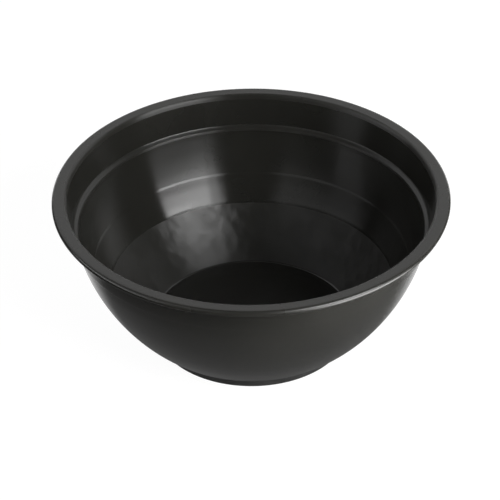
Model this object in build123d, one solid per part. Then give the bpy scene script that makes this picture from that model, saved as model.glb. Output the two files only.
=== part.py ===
from build123d import *

import os
from math import sqrt

# A round salon bowl for mixing hair color: one glossy plastic moulding that stands on a rubber ring.
# Millimetres. +Z is up, the origin is the centre of the face the bowl stands on, and Z is the axis of
# revolution. Every section is drawn on the XZ plane, with X as the radius. A depth is measured down
# from the flat top of the rim.

FULL_TURN = 360

# overall
OVERALL_HEIGHT = 62.6
RIM_RADIUS = 75.0

# rim flange, with a turned-down lip and a narrow channel under it
RIM_INNER_RADIUS = 69.8
LIP_HEIGHT = 2.4
LIP_THICKNESS = 1.5
FLANGE_THICKNESS = 1.5
RIM_TOP_ROUND = 1.35
LIP_BOTTOM_ROUND = 1.0
LIP_INNER_ROUND = 0.3
RIM_INNER_ROUND = 1.2

# neck band between the rim and the stacking shoulder
NECK_THICKNESS = 1.0
NECK_BOTTOM_RADIUS = 67.2
LEDGE_DEPTH = 12.8
LEDGE_FALL = 0.6
LEDGE_CORNER_ROUND = 0.9
LEDGE_EDGE_ROUND = 0.4
SHOULDER_DEPTH = 13.1
SHOULDER_FALL = 0.9
SHOULDER_ROUND = 0.8

# rounded wall, thickest under the neck: arcs about centres close to the axis and just above the rim.
# Each is the centre's distance from the axis, the centre's depth and the arc's radius.
OUTER_ARC = (-8.5, -1.9, 77.18)
INNER_ARC = (-7.4, -0.8, 74.36)

# fine steps inside the wall, each one a fill line
UPPER_LINE_DEPTH = 30.2
LOWER_LINE_DEPTH = 41.0
LINE_STEP = 0.12
LINE_LENGTH = 0.8

# floor
FLOOR_DEPTH = 58.2
FLOOR_THICKNESS = 1.6
FLOOR_ROUND = 1.6

# foot skirt under the floor, and the seat that the rubber ring butts against
SEAT_HEIGHT = 2.6
SKIRT_OUTER_RADIUS = 35.85
SKIRT_THICKNESS = 1.5
SKIRT_BOTTOM = 1.0

# bead round the skirt, which snaps into a groove in the rubber ring and holds it on
BEAD_BOTTOM = 1.4
BEAD_HEIGHT = 0.8
BEAD_PROUD = 0.3
BEAD_SLOPE = 0.2

# moulding gate under the floor, a low stub in the middle of a shallow dimple
DIMPLE_RADIUS = 5.0
DIMPLE_DEPTH = 0.4
GATE_RADIUS = 1.5
GATE_HEIGHT = 0.6

# rubber ring
RING_OUTER_RADIUS = 37.35
RING_LIP_THICKNESS = 1.0
RING_LIP_HEIGHT = 2.2
RING_ROUND = 0.45
RING_LIP_ROUND = 0.3


def level(depth):
    """Height above the standing face of a point this far below the rim."""
    return OVERALL_HEIGHT - depth


def wall_radius(arc, depth):
    """Distance of an arc of the wall from the axis, at a depth."""
    centre_radius, centre_depth, arc_radius = arc
    fall = depth - centre_depth
    return centre_radius + sqrt(arc_radius**2 - fall**2)


def wall_arc(arc, top_depth, bottom_depth):
    """Part of the wall's section between two depths, drawn downwards."""
    depths = [top_depth, (top_depth + bottom_depth) / 2, bottom_depth]
    points = [(wall_radius(arc, depth), level(depth)) for depth in depths]
    return ThreePointArc(*points)


def rounded(section, corners):
    """The section with each corner, named by the point it lies nearest to, rounded to its own size."""
    for point, size in corners:
        corner = section.vertices().sort_by_distance(Vector(point))[0]
        section = fillet(corner, size)
    return section


def revolved(section):
    """Solid of revolution about Z of a section drawn in the XY plane as (radius, height)."""
    return revolve(Plane.XZ * section, Axis.Z, FULL_TURN)


def skirt_side():
    """Outer side of the foot skirt from the seat down, with its bead. The ring's channel has it too."""
    bead_radius = SKIRT_OUTER_RADIUS + BEAD_PROUD
    return [
        (SKIRT_OUTER_RADIUS, SEAT_HEIGHT),
        (SKIRT_OUTER_RADIUS, BEAD_BOTTOM + BEAD_HEIGHT),
        (bead_radius, BEAD_BOTTOM + BEAD_HEIGHT - BEAD_SLOPE),
        (bead_radius, BEAD_BOTTOM + BEAD_SLOPE),
        (SKIRT_OUTER_RADIUS, BEAD_BOTTOM),
        (SKIRT_OUTER_RADIUS, SKIRT_BOTTOM),
    ]


def inner_wall():
    """Inside of the wall, down from the ledge to the floor. The band between the fill lines is proud."""
    centre_radius, centre_depth, arc_radius = INNER_ARC
    band_arc = (centre_radius, centre_depth, arc_radius - LINE_STEP)
    upper = wall_arc(INNER_ARC, LEDGE_DEPTH + LEDGE_FALL, UPPER_LINE_DEPTH)
    middle = wall_arc(band_arc, UPPER_LINE_DEPTH + LINE_LENGTH, LOWER_LINE_DEPTH - LINE_LENGTH)
    lower = wall_arc(INNER_ARC, LOWER_LINE_DEPTH, FLOOR_DEPTH)
    upper_step = Line(upper @ 1, middle @ 0)
    lower_step = Line(middle @ 1, lower @ 0)
    return [upper, upper_step, middle, lower_step, lower]


def bowl_shell():
    """The one-piece moulding: rim, neck, wall, floor and foot skirt."""
    lip_inner_radius = RIM_RADIUS - LIP_THICKNESS
    neck_outer_top = RIM_INNER_RADIUS + NECK_THICKNESS
    neck_outer_bottom = NECK_BOTTOM_RADIUS + NECK_THICKNESS
    wall_top_depth = SHOULDER_DEPTH + SHOULDER_FALL
    skirt_inner_radius = SKIRT_OUTER_RADIUS - SKIRT_THICKNESS
    underside = level(FLOOR_DEPTH + FLOOR_THICKNESS)
    dimple = underside + DIMPLE_DEPTH

    inside = inner_wall()
    outside = wall_arc(OUTER_ARC, wall_top_depth, level(SEAT_HEIGHT))
    rim_and_neck = Polyline(
        inside[0] @ 0,
        (NECK_BOTTOM_RADIUS, level(LEDGE_DEPTH)),
        (RIM_INNER_RADIUS, level(0)),
        (RIM_RADIUS, level(0)),
        (RIM_RADIUS, level(LIP_HEIGHT)),
        (lip_inner_radius, level(LIP_HEIGHT)),
        (lip_inner_radius, level(FLANGE_THICKNESS)),
        (neck_outer_top, level(FLANGE_THICKNESS)),
        (neck_outer_bottom, level(SHOULDER_DEPTH)),
        outside @ 0,
    )
    foot_and_floor = Polyline(
        outside @ 1,
        *skirt_side(),
        (skirt_inner_radius, SKIRT_BOTTOM),
        (skirt_inner_radius, underside),
        (DIMPLE_RADIUS, underside),
        (DIMPLE_RADIUS, dimple),
        (GATE_RADIUS, dimple),
        (GATE_RADIUS, dimple - GATE_HEIGHT),
        (0, dimple - GATE_HEIGHT),
        (0, level(FLOOR_DEPTH)),
        inside[-1] @ 1,
    )
    section = make_face([*inside, rim_and_neck, outside, foot_and_floor])
    corners = [
        ((RIM_INNER_RADIUS, level(0)), RIM_INNER_ROUND),
        ((RIM_RADIUS, level(0)), RIM_TOP_ROUND),
        ((RIM_RADIUS, level(LIP_HEIGHT)), LIP_BOTTOM_ROUND),
        ((lip_inner_radius, level(LIP_HEIGHT)), LIP_INNER_ROUND),
        ((neck_outer_bottom, level(SHOULDER_DEPTH)), SHOULDER_ROUND),
        ((NECK_BOTTOM_RADIUS, level(LEDGE_DEPTH)), LEDGE_CORNER_ROUND),
        (inside[0] @ 0, LEDGE_EDGE_ROUND),
        (inside[-1] @ 1, FLOOR_ROUND),
    ]
    return revolved(rounded(section, corners))


def non_slip_ring():
    """Rubber ring of channel section. The foot skirt stands in its channel, and it meets the seat."""
    skirt_inner_radius = SKIRT_OUTER_RADIUS - SKIRT_THICKNESS
    lip_inner_radius = skirt_inner_radius - RING_LIP_THICKNESS
    outline = [
        (RING_OUTER_RADIUS, 0),
        (RING_OUTER_RADIUS, SEAT_HEIGHT),
        *skirt_side(),
        (skirt_inner_radius, SKIRT_BOTTOM),
        (skirt_inner_radius, RING_LIP_HEIGHT),
        (lip_inner_radius, RING_LIP_HEIGHT),
        (lip_inner_radius, 0),
    ]
    section = make_face(Polyline(*outline, close=True))
    corners = [
        ((RING_OUTER_RADIUS, 0), RING_ROUND),
        ((RING_OUTER_RADIUS, SEAT_HEIGHT), RING_LIP_ROUND),
        ((lip_inner_radius, 0), RING_ROUND),
        ((lip_inner_radius, RING_LIP_HEIGHT), RING_LIP_ROUND),
    ]
    return revolved(rounded(section, corners))


def write(node, solid):
    """Writes one node as parts/NODE.step."""
    solid.label = node
    export_step(solid, f"parts/{node}.step")


os.makedirs("parts", exist_ok=True)
write("bowl_shell", bowl_shell())
write("non_slip_ring", non_slip_ring())
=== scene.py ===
from math import asin, cos, hypot, pi, radians, sin, sqrt, tan

import bpy
from mathutils import Matrix, Vector


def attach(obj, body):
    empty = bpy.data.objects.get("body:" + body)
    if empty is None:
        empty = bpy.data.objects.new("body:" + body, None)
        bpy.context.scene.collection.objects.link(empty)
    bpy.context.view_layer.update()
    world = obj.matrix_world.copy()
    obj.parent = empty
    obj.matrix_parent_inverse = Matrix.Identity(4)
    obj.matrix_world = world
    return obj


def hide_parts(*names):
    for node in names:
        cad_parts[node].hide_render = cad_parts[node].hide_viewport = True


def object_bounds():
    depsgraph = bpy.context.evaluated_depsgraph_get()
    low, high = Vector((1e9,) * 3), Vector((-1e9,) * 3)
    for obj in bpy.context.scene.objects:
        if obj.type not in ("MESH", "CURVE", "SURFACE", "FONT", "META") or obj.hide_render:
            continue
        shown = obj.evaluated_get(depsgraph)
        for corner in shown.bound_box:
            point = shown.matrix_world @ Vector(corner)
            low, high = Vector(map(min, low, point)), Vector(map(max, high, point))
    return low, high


# A black salon bowl for mixing hair color, standing on a rubber ring. Metres, in the frame of the part.
# The bowl and the ring are turned about Z from their sections, where a point is (radius, height), or
# (radius, height, corner size) where the section has a rounded corner.

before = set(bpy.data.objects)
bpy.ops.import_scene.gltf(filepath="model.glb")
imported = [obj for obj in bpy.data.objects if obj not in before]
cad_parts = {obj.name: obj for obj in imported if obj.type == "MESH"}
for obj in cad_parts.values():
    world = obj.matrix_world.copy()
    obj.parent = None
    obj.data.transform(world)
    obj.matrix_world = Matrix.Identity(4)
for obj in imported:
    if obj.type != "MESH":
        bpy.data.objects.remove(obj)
cad_low, cad_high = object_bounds()

MM = 0.001
HEIGHT = cad_high.z - cad_low.z
RIM = min(cad_high.x, cad_high.y, -cad_low.x, -cad_low.y)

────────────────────

**Do this**
Your output shall consist solely of the lines from the line with "lip_inner_radius = skirt_inner_radius" to the line with "for node in", reproduced exactly, both ends included.

**Written response**
    lip_inner_radius = skirt_inner_radius - RING_LIP_THICKNESS
    outline = [
        (RING_OUTER_RADIUS, 0),
        (RING_OUTER_RADIUS, SEAT_HEIGHT),
        *skirt_side(),
        (skirt_inner_radius, SKIRT_BOTTOM),
        (skirt_inner_radius, RING_LIP_HEIGHT),
        (lip_inner_radius, RING_LIP_HEIGHT),
        (lip_inner_radius, 0),
    ]
    section = make_face(Polyline(*outline, close=True))
    corners = [
        ((RING_OUTER_RADIUS, 0), RING_ROUND),
        ((RING_OUTER_RADIUS, SEAT_HEIGHT), RING_LIP_ROUND),
        ((lip_inner_radius, 0), RING_ROUND),
        ((lip_inner_radius, RING_LIP_HEIGHT), RING_LIP_ROUND),
    ]
    return revolved(rounded(section, corners))


def write(node, solid):
    """Writes one node as parts/NODE.step."""
    solid.label = node
    export_step(solid, f"parts/{node}.step")


os.makedirs("parts", exist_ok=True)
write("bowl_shell", bowl_shell())
write("non_slip_ring", non_slip_ring())
=== scene.py ===
from math import asin, cos, hypot, pi, radians, sin, sqrt, tan

import bpy
from mathutils import Matrix, Vector


def attach(obj, body):
    empty = bpy.data.objects.get("body:" + body)
    if empty is None:
        empty = bpy.data.objects.new("body:" + body, None)
        bpy.context.scene.collection.objects.link(empty)
    bpy.context.view_layer.update()
    world = obj.matrix_world.copy()
    obj.parent = empty
    obj.matrix_parent_inverse = Matrix.Identity(4)
    obj.matrix_world = world
    return obj


def hide_parts(*names):
    for node in names:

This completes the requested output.